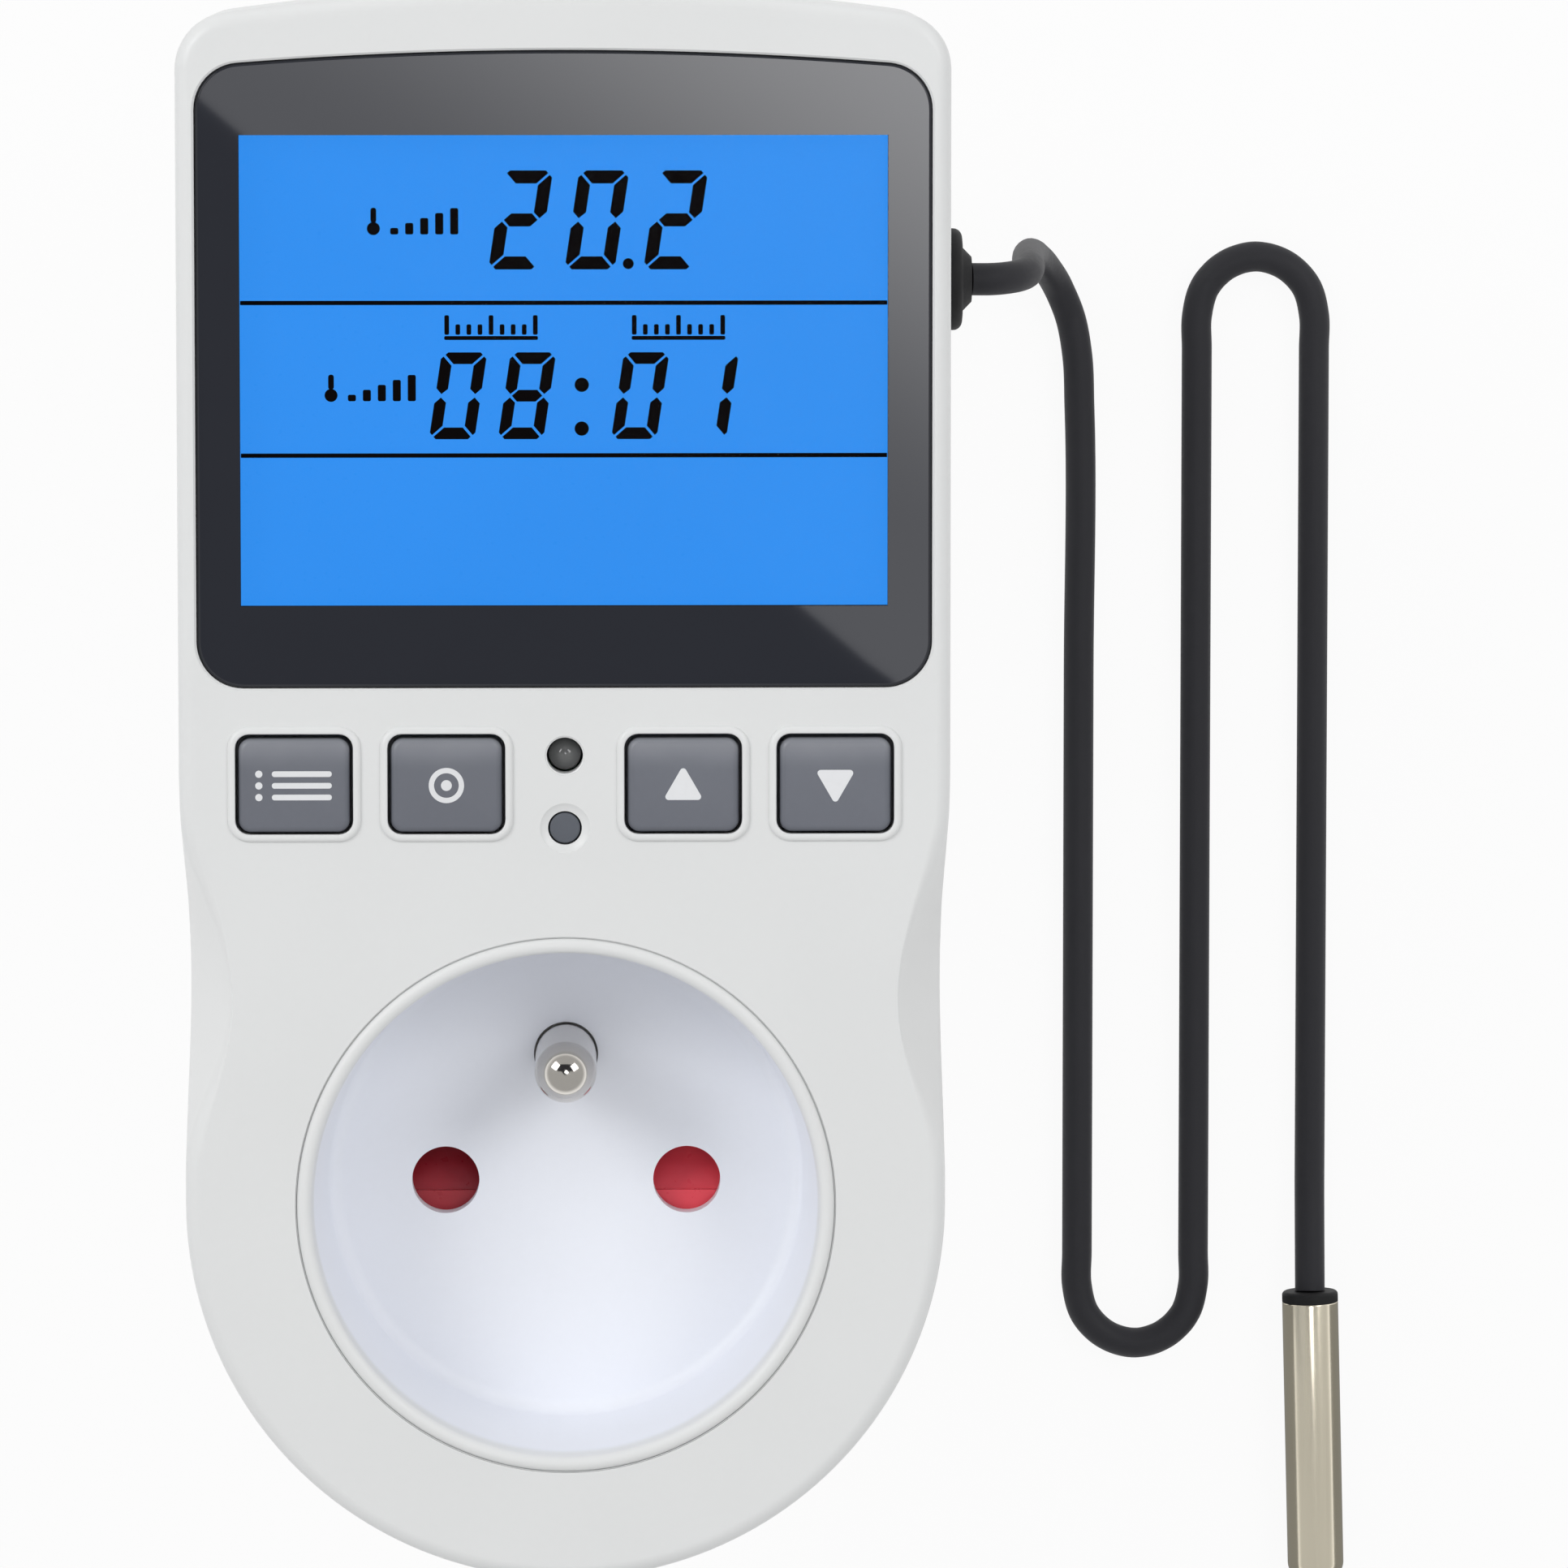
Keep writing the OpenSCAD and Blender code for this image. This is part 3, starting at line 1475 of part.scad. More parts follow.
// Cable gland: outer flange, neck in the shells' joint, inner flange, and bore
module cable_gland() {
    color("black")
    translate([gland_in_x, gland_y, gland_z])
        rotate([0, 90, 0])
            rotate_extrude()
                polygon(concat(
                    [[cord_r + lead_gap, 0], [gland_inner_r, 0],
                     [gland_inner_r, gland_inner_t],
                     [gland_neck_r, gland_inner_t],
                     [gland_neck_r, gland_x - gland_in_x],
                     [gland_d / 2, gland_x - gland_in_x]],
                    arc(
                        [gland_d / 2 - gland_edge_r, gland_x - gland_in_x + gland_flange_t - gland_edge_r],
                        gland_edge_r, 0, 90, 5
                    ),
                    [[cord_d, gland_x - gland_in_x + gland_flange_t],
                     [cord_r + wall / 4, gland_out_x - gland_in_x],
                     [cord_r + lead_gap, gland_out_x - gland_in_x]]
                ));
}

// The cord's inner end: through the gland, then up to its connector
module sensor_lead() {
    color("black")
    union() {
        translate([lead_turn_x, gland_y, gland_z])
            rotate([0, 90, 0])
                cylinder(h = gland_out_x - lead_turn_x, r = cord_r);
        translate([lead_turn_x, gland_y, gland_z + lead_bend_r])
            rotate([90, 0, 0])
                rotate_extrude(angle = 90, start = 180)
                    translate([lead_bend_r, 0])
                        circle(r = cord_r, $fn = 32);
    }
}
module sensor_connector() {
    color("ivory")
    block(
        [lead_turn_x - lead_bend_r, gland_y],
        [connector_w, connector_y],
        gland_z + lead_bend_r,
        board_low_z
    );
}

// The free cord, from the gland to the probe
module sensor_cord() {
    color("black")
    tube(cord_route, cord_r, cord_sides, [1, 0, 0], [sin(probe_lean), -cos(probe_lean), 0]);
}

// Puts a shape that is turned about Z at the probe's end of the cord
module at_probe() {
    translate(cord_end)
        rotate([0, 0, probe_lean])
            rotate([90, 0, 0])
                children();
}
module probe_seal() {
    color("black")
    at_probe()
        rotate_extrude()
            polygon([
                [0, 0], [probe_r - probe_wall, 0], [probe_r, probe_wall], [probe_r, seal_t],
                [probe_r - probe_wall - probe_fit, seal_t],
                [probe_r - probe_wall - probe_fit, seal_t + seal_plug_l],
                [0, seal_t + seal_plug_l]
            ]);
}
module probe_tube() {
    tip_z = seal_t + probe_length;
    tip_r = probe_r * 2 / 3;
    inner_r = probe_r - probe_wall;
    inner_tip_r = tip_r - probe_wall;
    color("tan")
    at_probe()
        rotate_extrude()
            polygon(concat(
                [[inner_r, seal_t], [probe_r, seal_t]],
                arc([probe_r - tip_r, tip_z - tip_r], tip_r, 0, 90, 8),
                [[0, tip_z], [0, tip_z - probe_wall]],
                arc([inner_r - inner_tip_r, tip_z - probe_wall - inner_tip_r], inner_tip_r, 90, 0, 6)
            ));
}
module sensor_core() {
    low_z = seal_t + seal_plug_l;
    tip_z = seal_t + probe_length - probe_wall - probe_fit;
    core_r = probe_r - probe_wall - probe_fit;
    tip_r = probe_r * 2 / 3 - probe_wall;
    color("dimgray")
    at_probe()
        rotate_extrude()
            polygon(concat(
                [[0, low_z], [core_r, low_z]],
                arc([core_r - tip_r, tip_z - tip_r], tip_r, 0, 90, 6),
                [[0, tip_z]]
            ));
}

front_cover();
rear_housing();
plug_body();
housing_screws();
socket_insert();
socket_face();
earth_pin();
shutter();
shutter_spring();
shutter_tray();
contact_carrier();
line_contact();
neutral_contact();
plug_pin_line();
plug_pin_neutral();
earth_bracket();
earth_sleeve();
supply_wires();
power_board();
power_board_screws();
relay();
film_capacitor();
reservoir_capacitor();
varistor();
fuse();
rectifier_diodes();
board_link();
control_board();
control_board_screws();
microcontroller();
clock_crystal();
tact_switches();
mode_stem();
set_stem();
up_stem();
down_stem();
mode_button();
set_button();
up_button();
down_button();
upper_lamp();
lower_lamp();
display_lens();
lens_tape();
lcd_holder();
lcd_glass();
backlight();
contact_strip();
cable_gland();
sensor_lead();
sensor_connector();
sensor_cord();
probe_seal();
probe_tube();
sensor_core();
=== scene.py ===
"""Plug-in temperature controller: pieces, finishes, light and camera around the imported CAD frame."""

import json
import logging
import math
from dataclasses import dataclass, field, replace
from enum import Enum
from typing import Callable, ClassVar, Sequence, Union

import bmesh
import bpy
import numpy as np
from mathutils import Matrix, Vector


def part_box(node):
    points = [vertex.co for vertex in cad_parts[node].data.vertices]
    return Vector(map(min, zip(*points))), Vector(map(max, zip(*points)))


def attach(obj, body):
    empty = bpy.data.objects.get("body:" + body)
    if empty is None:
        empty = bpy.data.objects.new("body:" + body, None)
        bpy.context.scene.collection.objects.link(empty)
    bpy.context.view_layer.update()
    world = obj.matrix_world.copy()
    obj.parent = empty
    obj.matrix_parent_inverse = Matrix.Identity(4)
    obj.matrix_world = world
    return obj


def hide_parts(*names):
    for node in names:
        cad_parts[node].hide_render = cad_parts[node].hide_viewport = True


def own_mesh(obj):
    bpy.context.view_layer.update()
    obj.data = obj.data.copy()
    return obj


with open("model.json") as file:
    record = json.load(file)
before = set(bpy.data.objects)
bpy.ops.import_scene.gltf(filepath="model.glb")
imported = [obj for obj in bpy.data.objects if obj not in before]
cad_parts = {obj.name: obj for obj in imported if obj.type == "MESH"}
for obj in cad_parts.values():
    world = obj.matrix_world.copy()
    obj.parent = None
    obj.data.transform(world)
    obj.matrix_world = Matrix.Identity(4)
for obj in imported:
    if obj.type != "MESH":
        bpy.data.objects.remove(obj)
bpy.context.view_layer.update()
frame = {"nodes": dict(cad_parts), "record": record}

NODES: dict[str, bpy.types.Object] = frame["nodes"]
HOUSING = "housing"
MM = 0.001
THROUGH = 1.0  # How far a cutter reaches past what it cuts, in millimetres.
SUNK = 0.5  # How far a post or a lip runs into the wall that carries it, in millimetres.
SAME_POINT = 2e-7  # Points nearer than this, in metres, are merged.
NO_LENGTH = 1e-8  # Edges shorter than this, in metres, are dissolved.
ASLANT = (0.5, 0.5, 0.7)  # A direction that no route here ever takes.

Colour = tuple[float, float, float]
log = logging.getLogger("controller")


# Shader maths


class Signal:
    """A node socket that takes part in Python arithmetic; an expression adds its Math nodes."""

    def __init__(self, bench: "Bench", socket: bpy.types.NodeSocket) -> None:
        """Wraps a socket.

        Args:
            bench: The material that the socket belongs to.
            socket: An output socket that carries a number.
        """
        self.bench = bench
        self.socket = socket

    def math(self, operation: str, *values: "Value") -> "Signal":
        """Adds a Math node.

        Args:
            operation: The node's operation.
            values: What goes into its sockets, in order.

        Returns:
            The node's result.
        """
        node = self.bench.node(
            "ShaderNodeMath", {"operation": operation}, dict(enumerate(values))
        )
        return Signal(self.bench, node.outputs[0])

    def __add__(self, other: "Value") -> "Signal":
        """Sum."""
        return self.math("ADD", self, other)

    __radd__ = __add__

    def __sub__(self, other: "Value") -> "Signal":
        """Difference."""
        return self.math("SUBTRACT", self, other)

    def __rsub__(self, other: "Value") -> "Signal":
        """Reflected difference."""
        return self.math("SUBTRACT", other, self)

    def __mul__(self, other: "Value") -> "Signal":
        """Product."""
        return self.math("MULTIPLY", self, other)

    __rmul__ = __mul__

    def __abs__(self) -> "Signal":
        """Size without its sign."""
        return self.math("ABSOLUTE", self)

    def larger(self, other: "Value") -> "Signal":
        """The larger of two numbers."""
        return self.math("MAXIMUM", self, other)

    def root(self) -> "Signal":
        """Square root."""
        return self.math("SQRT", self)

    def band(self, low: float, high: float) -> "Signal":
        """A smooth step from 0 at low to 1 at high.

        Args:
            low: Where the step begins.
            high: Where it ends, which may be below low.

        Returns:
            The step, held between 0 and 1.
        """
        settings = {"interpolation_type": "SMOOTHSTEP"}
        node = self.bench.node("ShaderNodeMapRange", settings, {0: self, 1: low, 2: high})
        return Signal(self.bench, node.outputs[0])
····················
(STATED GOAL) Extract only the lines from the line with "front_cover();" through the line with "in imported if", keeping both end lines exactly as they are.

(SOLUTION TO THIS EXERCISE)
front_cover();
rear_housing();
plug_body();
housing_screws();
socket_insert();
socket_face();
earth_pin();
shutter();
shutter_spring();
shutter_tray();
contact_carrier();
line_contact();
neutral_contact();
plug_pin_line();
plug_pin_neutral();
earth_bracket();
earth_sleeve();
supply_wires();
power_board();
power_board_screws();
relay();
film_capacitor();
reservoir_capacitor();
varistor();
fuse();
rectifier_diodes();
board_link();
control_board();
control_board_screws();
microcontroller();
clock_crystal();
tact_switches();
mode_stem();
set_stem();
up_stem();
down_stem();
mode_button();
set_button();
up_button();
down_button();
upper_lamp();
lower_lamp();
display_lens();
lens_tape();
lcd_holder();
lcd_glass();
backlight();
contact_strip();
cable_gland();
sensor_lead();
sensor_connector();
sensor_cord();
probe_seal();
probe_tube();
sensor_core();
=== scene.py ===
"""Plug-in temperature controller: pieces, finishes, light and camera around the imported CAD frame."""

import json
import logging
import math
from dataclasses import dataclass, field, replace
from enum import Enum
from typing import Callable, ClassVar, Sequence, Union

import bmesh
import bpy
import numpy as np
from mathutils import Matrix, Vector


def part_box(node):
    points = [vertex.co for vertex in cad_parts[node].data.vertices]
    return Vector(map(min, zip(*points))), Vector(map(max, zip(*points)))


def attach(obj, body):
    empty = bpy.data.objects.get("body:" + body)
    if empty is None:
        empty = bpy.data.objects.new("body:" + body, None)
        bpy.context.scene.collection.objects.link(empty)
    bpy.context.view_layer.update()
    world = obj.matrix_world.copy()
    obj.parent = empty
    obj.matrix_parent_inverse = Matrix.Identity(4)
    obj.matrix_world = world
    return obj


def hide_parts(*names):
    for node in names:
        cad_parts[node].hide_render = cad_parts[node].hide_viewport = True


def own_mesh(obj):
    bpy.context.view_layer.update()
    obj.data = obj.data.copy()
    return obj


with open("model.json") as file:
    record = json.load(file)
before = set(bpy.data.objects)
bpy.ops.import_scene.gltf(filepath="model.glb")
imported = [obj for obj in bpy.data.objects if obj not in before]
cad_parts = {obj.name: obj for obj in imported if obj.type == "MESH"}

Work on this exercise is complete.